Contents:
Subscribe to my newsletter, support me on Patreon or by PayPal donation.
This is the second post of the series showing how one can tune the software by introspecting the data on which it operates on and optimize the code accordingly. My intention is just to show one of the many possible ways to speed up execution.
Suppose we have a hot dispatch loop:
typedef unsigned (*funPtr)(unsigned N);
funPtr getNextFunPtr(); // returns next pointer to a function
// dispatch function
funPtr fp = getNextFunPtr();
for (...) {
result += fp(j);
fp = getNextFunPtr();
}
Imagine we have many different functions that are being called indirectly through fp
. If we know that some hotFun
function is called more frequently than the others (say >50% of the time) we might want to specialize the code for the hot function call:
funPtr fp = getNextFunPtr();
for (...) {
if (fp == hotFun)
result += hotFun(j); // inlinable
else
result += fp(j);
fp = getNextFunPtr();
}
Important thing to consider: this transformation only makes sense when you know you always have high percentage of hotFun
function calls.
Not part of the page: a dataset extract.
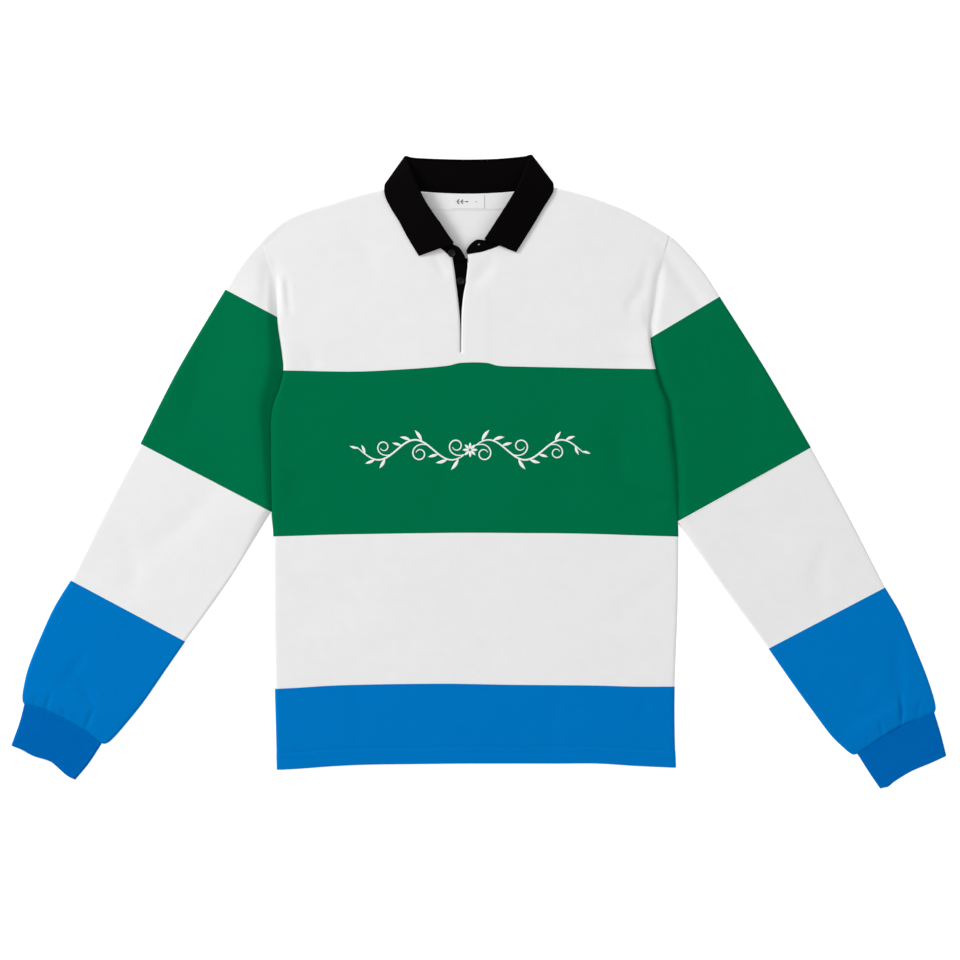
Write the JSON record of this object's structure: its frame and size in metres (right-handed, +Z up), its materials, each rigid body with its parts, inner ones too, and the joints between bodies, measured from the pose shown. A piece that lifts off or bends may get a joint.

It’s not easy to define what “high percentage” exactly means. If there would be other workloads where you will have small amount of hotFun
function calls, you will pessimize them. Because now you will do one additional check for every loop iteration. Do it only in case you are really sure that your specialized case will get big number of hits. See the chart in the end of the post for more insights.
On Intel Xeon E5-2643 v4 + Clang 9.0 (sec) with 80% of indirect calls targeting hotFun
I have:
original case: 2.87
specialized case: 1.99
That’s a 44% speedup. Not bad! It definitely deserves our attention. Code example and scripts to build the benchmark can be downloaded from my github.
In order to make analysis easier, I modified the code presented in the beginning of the article. I generated 10000 random pointers to a function. In the hot loop I iterate over them 100000 times. That makes 109 iterations. While the code is changed the ideas is still the same. See the code on my github for exact implementation.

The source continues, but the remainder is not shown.